Mittlerweile haben sie gemeinsam an die 100 Veranstaltungen gestaltet. Die Mischung aus Christian Lontzeks nonchalanter Moderation, die mit schottischen Lebensweisheiten, persönlichen Anekdoten und Hintergrundfakten gespickt ist, sowie modernen Tunes und traditionellen Weisen kommt beim Publikum bestens an. Stehende Ovationen waren auch in der Marienkirche der Lohn für die beiden jungen Väter. Eintritt verlangen sie nicht. Sie freuen sich über Spenden und CD-Verkäufe.

Sieben Konzerte haben sie in diesem Jahr gegeben, drei davon während einer Konzertreise durch Schottland. Es war bereits die zweite Reise dorthin. Dort fällt Christian Lontzek im Übrigen kaum noch auf. „Ich trage fast täglich Kilt“, sagt er. „Der Schottenrock ist bequemer als eine Hose. Egal ob Oper oder Einkaufen – man ist immer gut angezogen.“ Als er zehn Jahre alt war, sei sein Interesse für das Land der Highlands und des Whiskys entflammt. „Meine Liebe für das Land gipfelte dann im Kauf eines Dudelsacks, den ich von meinem ersten Lehrlingsgehalt bezahlte“, erinnert er sich.

„Allerdings war es kein gutes Instrument, und das erste Geld aus meiner Tischlerlehre war zum Fenster rausgeschmissen.“ Eine Hundeattacke brachte ihm schließlich Schmerzensgeld, das er in einen echten Dudelsack investierte.

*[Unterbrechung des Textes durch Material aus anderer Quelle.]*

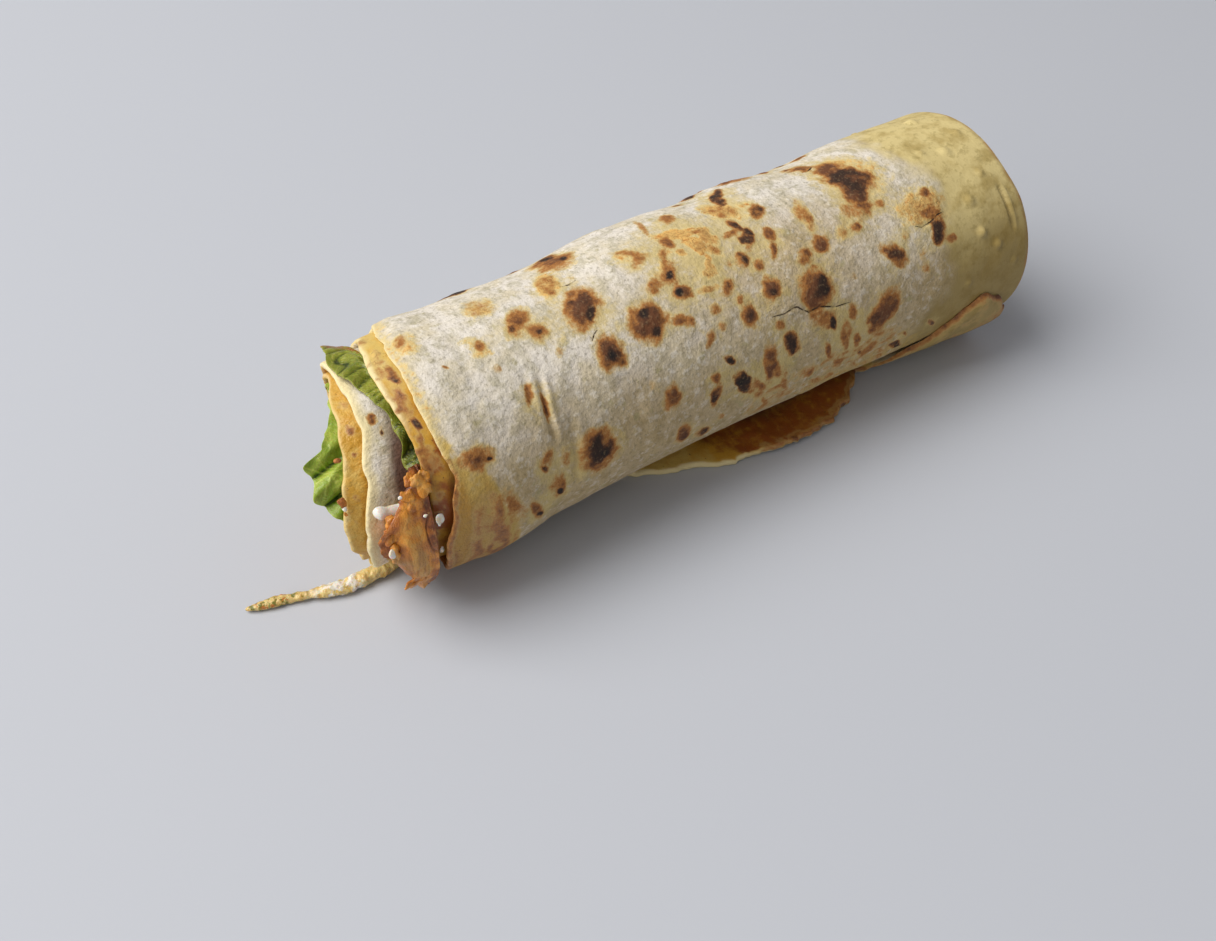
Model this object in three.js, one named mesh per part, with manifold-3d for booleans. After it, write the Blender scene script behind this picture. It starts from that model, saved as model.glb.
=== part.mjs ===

Der befreundete Musiker Heiko Schilling, bekannt aus der Band Bergfolk, besorgte ihm einen echten Dudelsack. „Es ist der Mix aus Archaischem und dem Übergang zur Moderne, der mich fasziniert“, sagt er über das außergewöhnliche Instrument, das aus der Militärtradition stammt.

Wenn die beiden gemeinsam musizieren, dann ist das auch gelebte Ökumene: Denn Sebastian Schmoock ist gläubiger Katholik. „Ich bin quasi in der Marienkirche aufgewachsen“, sagt er. „Meine Mutter ist Gemeindereferentin. Ich wurde hier getauft, hatte hier meine Erstkommunion, Firmung – das volle Programm.“ Und so trat er im Alter von acht Jahren zum ersten Mal an die Orgel der Marienkirche.

„Ich war neugierig, wollte das ausprobieren.“ Damals spielte er bereits seit zwei Jahren Klavier. „Du musst wirklich Interesse an der Orgel haben, üben wollen und du brauchst die Begabung – und natürlich eine gute Koordination von Händen und Füßen“, sagt er. Mit zehn Jahren begleitete er seinen ersten Gottesdienst.

Heute hat der Wernigeröder seinen Traumjob: Er ist seit 2012 als Kirchenmusiker in einer Gemeinde mit 14 000 Mitgliedern im Erzbistum Köln tätig und bespielt dort sechs Kirchen im Kölner Norden. Der 31-Jährige geht als Kirchenmusiker in Kindergärten, er betreut den Erwachsenenchor, die Schola, den Kinderchor. „Es ist mein absoluter Traumjob“, sagt er. Köln sei eines der reichsten Bistümer der Welt, er könne vieles umsetzen, was anderswo nicht möglich sei.

Wann sie das nächste Mal in Wernigerode gastieren, wissen Sebastian Schmoock und Christian Lontzek noch nicht. Denn Lontzek, der vor wenigen Wochen zum zweiten Mal Vater geworden ist, wird vier Monate seiner Elternzeit in diesem Jahr mit seiner Familie im Ausland verbringen – und wo sollte das sein, wenn nicht in Schottland?